西田真基裁判長は一審判決を破棄し、無罪判決を言い渡した。

「タトゥーは芸術」訴え
無罪判決を受けたのは、大阪府吹田市の彫り師、増田太輝被告(30)。客3人に無免許でタトゥーを入れたとして、2015年に略式起訴された。

医師法17条は「医師でなければ、医業をなしてはならない」と定めており、違反すれば3年以下の懲役か100万円以下の罰金、もしくはその両方が科される。

増田被告は「タトゥーは芸術」と医師法による摘発に異議を唱え、簡易裁判所からの罰金30万円の略式命令を拒否。正式裁判で無罪を訴える異例の法廷闘争を展開していた。

地裁判決は「タトゥー施術=医行為」
一審判決は医行為を「医師でなければ保健衛生上危害を生ずるおそれのある行為」と定義し、タトゥー施術が「医行為」にあたるとした。
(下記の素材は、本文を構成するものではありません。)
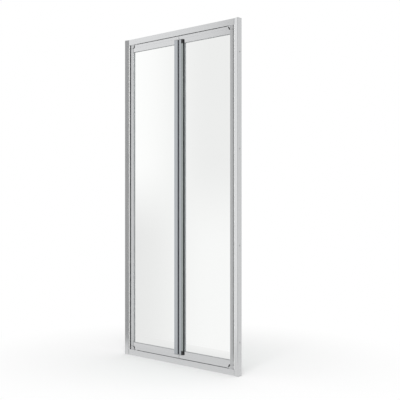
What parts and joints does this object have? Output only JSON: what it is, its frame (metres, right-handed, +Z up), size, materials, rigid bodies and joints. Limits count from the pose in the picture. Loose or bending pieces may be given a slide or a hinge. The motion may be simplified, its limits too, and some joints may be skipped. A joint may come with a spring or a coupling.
{
  "type": "saloon shower door",
  "caption": "Framed shower door whose glass leaves swing both ways on pivots at the jambs and meet in the middle, with a full-height finger pull.",
  "frame": {"origin": "under the middle of the sill rail, on the face that it is bedded on", "axes": "+Z up, -Y the outside of the shower, X along the width with +X to the right seen from outside"},
  "size_m": [0.86, 0.0348, 1.85],
  "materials": {
    "silver_aluminium": "bright silver, softly polished",
    "satin_aluminium": "satin silver anodised, a little cooler",
    "pull_aluminium": "satin anodised, darker and a little green",
    "clear_glass": "clear toughened glass",
    "dark_seal": "dark grey flexible seal",
    "grey_gasket": "mid grey flexible gasket",
    "grey_plastic": "grey moulded plastic",
    "black_plastic": "black moulded plastic",
    "steel": "plain stainless steel"
  },
  "bodies": {
    "frame": {"wall_channel_left": "silver_aluminium", "wall_channel_right": "silver_aluminium", "jamb_left": "silver_aluminium", "jamb_right": "silver_aluminium", "head_rail": "silver_aluminium", "sill_rail": "silver_aluminium", "top_caps": "grey_plastic", "frame_keys": "black_plastic", "frame_screws": "steel", "adjusting_screws_left": "steel", "adjusting_screws_right": "steel", "hinge_seal_left": "dark_seal", "hinge_seal_right": "dark_seal", "pivot_block_top_left": "grey_plastic", "pivot_block_top_right": "grey_plastic", "pivot_block_bottom_left": "grey_plastic", "pivot_block_bottom_right": "grey_plastic", "pivot_pins": "steel", "thrust_washers": "black_plastic", "block_screws": "steel"},
    "leaf_left": {"hinge_stile_left": "silver_aluminium", "meeting_stile_left": "satin_aluminium", "top_rail_left": "silver_aluminium", "bottom_rail_left": "silver_aluminium", "glass_left": "clear_glass", "gaskets_left": "grey_gasket", "magnetic_seal_left": "dark_seal", "wiper_strips_left": "dark_seal", "pivot_bushes_left": "black_plastic", "corner_keys_left": "black_plastic", "corner_screws_left": "steel"},
    "leaf_right": {"hinge_stile_right": "silver_aluminium", "meeting_stile_right": "satin_aluminium", "top_rail_right": "silver_aluminium", "bottom_rail_right": "silver_aluminium", "glass_right": "clear_glass", "gaskets_right": "grey_gasket", "magnetic_seal_right": "dark_seal", "wiper_strips_right": "dark_seal", "pivot_bushes_right": "black_plastic", "corner_keys_right": "black_plastic", "corner_screws_right": "steel", "finger_pull": "pull_aluminium", "finger_pull_liner": "black_plastic", "finger_pull_caps": "black_plastic"}
  },
  "joints": [
    {"name": "leaf_left_swing", "type": "hinge", "parent": "frame", "child": "leaf_left", "pos_m": [-0.3865, 0.005, 0.0425], "axis": [0, 0, 1], "range_deg": [-90, 90]},
    {"name": "leaf_right_swing", "type": "hinge", "parent": "frame", "child": "leaf_right", "pos_m": [0.3865, 0.005, 0.0425], "axis": [0, 0, 1], "range_deg": [-90, 90]}
  ]
}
弁護側は控訴審で、医師法制定当時の国会答弁や学説では医行為が「疾病の診断・治療・投薬」など、医療と関連するものとして捉えられてきたと反論。

一審判決の定義だけでは、理容師の顔そりやネイルアート、まつげエクステなども「保健衛生上危害を生ずるおそれのある行為」に該当してしまうとして、「医療行」の要件として「医療関連性」が必要だと訴えた。

一方の検察側は一審判決の定義づけを改めて支持。「何が疾病で何が治療かは医学が日進月歩なので固定的に観念をなし得ない」という医師法制定時の政府答弁を根拠に、医療関連性の必要性を否定していた。

高裁は「医療関連性なし」
高裁判決は弁護側が主張した「医療関連性」の必要性を認めたうえで、タトゥーを入れる行為には医療関連性がなく、「医行為に該当しない」と結論づけた。
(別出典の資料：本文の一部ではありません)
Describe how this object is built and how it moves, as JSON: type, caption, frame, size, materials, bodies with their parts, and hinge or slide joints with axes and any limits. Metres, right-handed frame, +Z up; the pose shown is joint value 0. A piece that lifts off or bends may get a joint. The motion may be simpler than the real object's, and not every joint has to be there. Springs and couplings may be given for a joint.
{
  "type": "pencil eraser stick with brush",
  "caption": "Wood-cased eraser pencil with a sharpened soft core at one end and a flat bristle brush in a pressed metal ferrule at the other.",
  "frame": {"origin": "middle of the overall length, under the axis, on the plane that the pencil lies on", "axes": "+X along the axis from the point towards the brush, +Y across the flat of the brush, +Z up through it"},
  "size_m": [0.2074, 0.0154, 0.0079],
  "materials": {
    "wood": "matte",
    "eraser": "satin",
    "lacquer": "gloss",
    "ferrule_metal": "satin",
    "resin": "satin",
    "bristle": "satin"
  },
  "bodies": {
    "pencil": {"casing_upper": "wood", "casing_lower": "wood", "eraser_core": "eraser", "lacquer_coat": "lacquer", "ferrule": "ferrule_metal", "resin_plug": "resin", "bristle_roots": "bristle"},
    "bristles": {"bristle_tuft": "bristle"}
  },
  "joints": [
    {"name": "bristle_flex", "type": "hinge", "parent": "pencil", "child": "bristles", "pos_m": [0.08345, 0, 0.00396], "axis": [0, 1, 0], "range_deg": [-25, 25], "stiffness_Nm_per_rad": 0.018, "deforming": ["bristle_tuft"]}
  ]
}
タトゥー施術に必要な知識は医師に求められるほど高度・広範なものではなく、「限られた基本的なもので足りる」と指摘した。

タトゥーの文化的・歴史的な価値も評価。医師だけしかタトゥーを入れられないとすると、事実上の禁止に近い制約となり、憲法に定められた「職業選択の自由を侵害するおそれがある」とした。

医師法で規制しない場合、タトゥーに関する規制は存在しないことになるが、医師法を拡張するのではなく、彫り師業界の自主規制や立法上の措置をとる――といった対処が相当だと述べた。